Which lines contain the word "that"? Return each of them as written.

▶ _Task inputs_
* START *

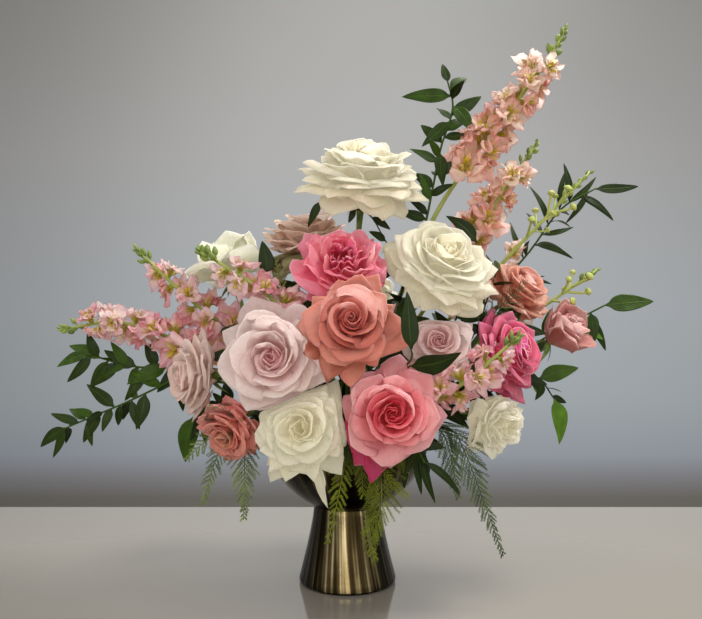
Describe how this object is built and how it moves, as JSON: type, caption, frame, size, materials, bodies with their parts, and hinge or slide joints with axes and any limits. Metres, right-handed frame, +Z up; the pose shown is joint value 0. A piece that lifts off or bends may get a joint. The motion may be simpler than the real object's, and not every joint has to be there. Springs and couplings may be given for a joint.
{
  "type": "floral table centerpiece",
  "caption": "Loose garden-style flower arrangement of open roses, spikes of stock, trailing leaves and fern in a footed brass compote bowl.",
  "frame": {"origin": "centre of the underside of the foot, on the table", "axes": "+Z up; +X to the right and +Y away from someone who looks at the front of the arrangement"},
  "size_m": [0.6279, 0.3095, 0.552],
  "materials": {
    "brass": "brushed and darkened, satin",
    "wet_foam": "matt, wet",
    "rose_stem": "satin",
    "stock": "matt, soft",
    "vine_leaf": "semi-gloss",
    "fern": "matt",
    "white_petal": "matt, soft",
    "hot_pink_petal": "matt, soft",
    "coral_petal": "matt, soft",
    "blush_petal": "matt, soft",
    "salmon_petal": "matt, soft",
    "magenta_petal": "matt, soft",
    "dusty_petal": "matt, soft"
  },
  "bodies": {
    "root": {"bloom_blush_back": "blush_petal", "bloom_blush_front": "blush_petal", "bloom_blush_left": "blush_petal", "bloom_blush_right": "blush_petal", "bloom_coral_front": "coral_petal", "bloom_coral_left": "coral_petal", "bloom_coral_right": "coral_petal", "bloom_dusty_right": "dusty_petal", "bloom_dusty_top": "dusty_petal", "bloom_hot_pink": "hot_pink_petal", "bloom_magenta_right": "magenta_petal", "bloom_salmon_back": "salmon_petal", "bloom_salmon_front": "salmon_petal", "bloom_white_back": "white_petal", "bloom_white_left": "white_petal", "bloom_white_low": "white_petal", "bloom_white_right": "white_petal", "bloom_white_side": "white_petal", "bloom_white_top": "white_petal", "bowl": "brass", "fern_centre": "fern", "fern_left": "fern", "fern_right": "fern", "fern_top_left": "fern", "foam": "wet_foam", "foot": "brass", "stem_blush_back": "rose_stem", "stem_blush_front": "rose_stem", "stem_blush_left": "rose_stem", "stem_blush_right": "rose_stem", "stem_coral_front": "rose_stem", "stem_coral_left": "rose_stem", "stem_coral_right": "rose_stem", "stem_dusty_right": "rose_stem", "stem_dusty_top": "rose_stem", "stem_hot_pink": "rose_stem", "stem_magenta_right": "rose_stem", "stem_salmon_back": "rose_stem", "stem_salmon_front": "rose_stem", "stem_white_back": "rose_stem", "stem_white_left": "rose_stem", "stem_white_low": "rose_stem", "stem_white_right": "rose_stem", "stem_white_side": "rose_stem", "stem_white_top": "rose_stem", "stock_budding": "stock", "stock_front_left": "stock", "stock_front_right": "stock", "stock_left_high": "stock", "stock_left_low": "stock", "stock_middle": "stock", "stock_right": "stock", "stock_tall": "stock", "vine_far_right": "vine_leaf", "vine_front": "vine_leaf", "vine_left": "vine_leaf", "vine_low": "vine_leaf", "vine_right": "vine_leaf", "vine_top": "vine_leaf", "vine_top_left": "vine_leaf"}
  },
  "joints": []
}
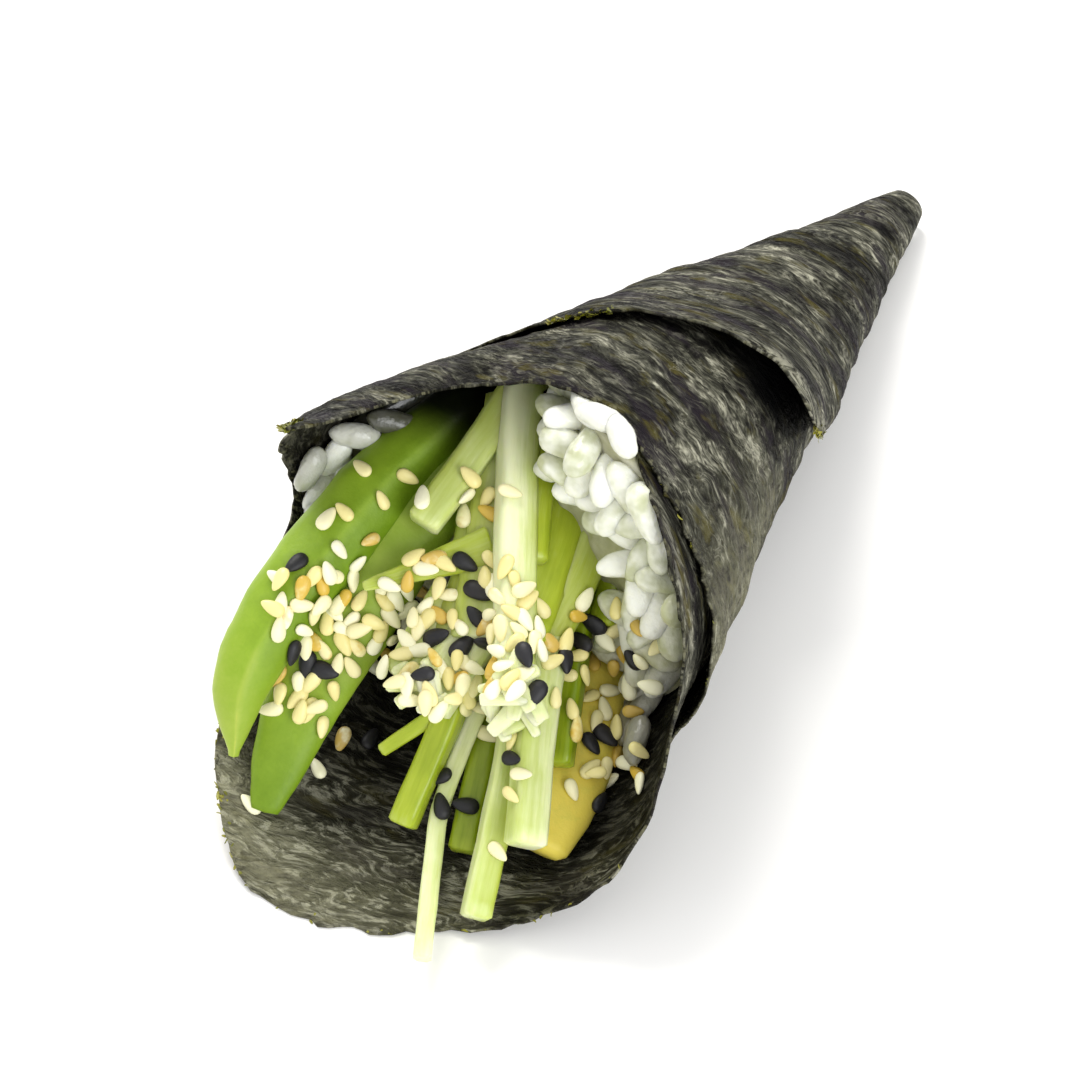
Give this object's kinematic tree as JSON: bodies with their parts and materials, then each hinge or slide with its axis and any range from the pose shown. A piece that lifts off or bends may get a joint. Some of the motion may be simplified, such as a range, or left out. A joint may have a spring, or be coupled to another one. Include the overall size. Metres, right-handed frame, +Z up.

* END *

▶ _Result of the task_
Describe how this object is built and how it moves, as JSON: type, caption, frame, size, materials, bodies with their parts, and hinge or slide joints with axes and any limits. Metres, right-handed frame, +Z up; the pose shown is joint value 0. A piece that lifts off or bends may get a joint. The motion may be simpler than the real object's, and not every joint has to be there. Springs and couplings may be given for a joint.
Give this object's kinematic tree as JSON: bodies with their parts and materials, then each hinge or slide with its axis and any range from the pose shown. A piece that lifts off or bends may get a joint. Some of the motion may be simplified, such as a range, or left out. A joint may have a spring, or be coupled to another one. Include the overall size. Metres, right-handed frame, +Z up.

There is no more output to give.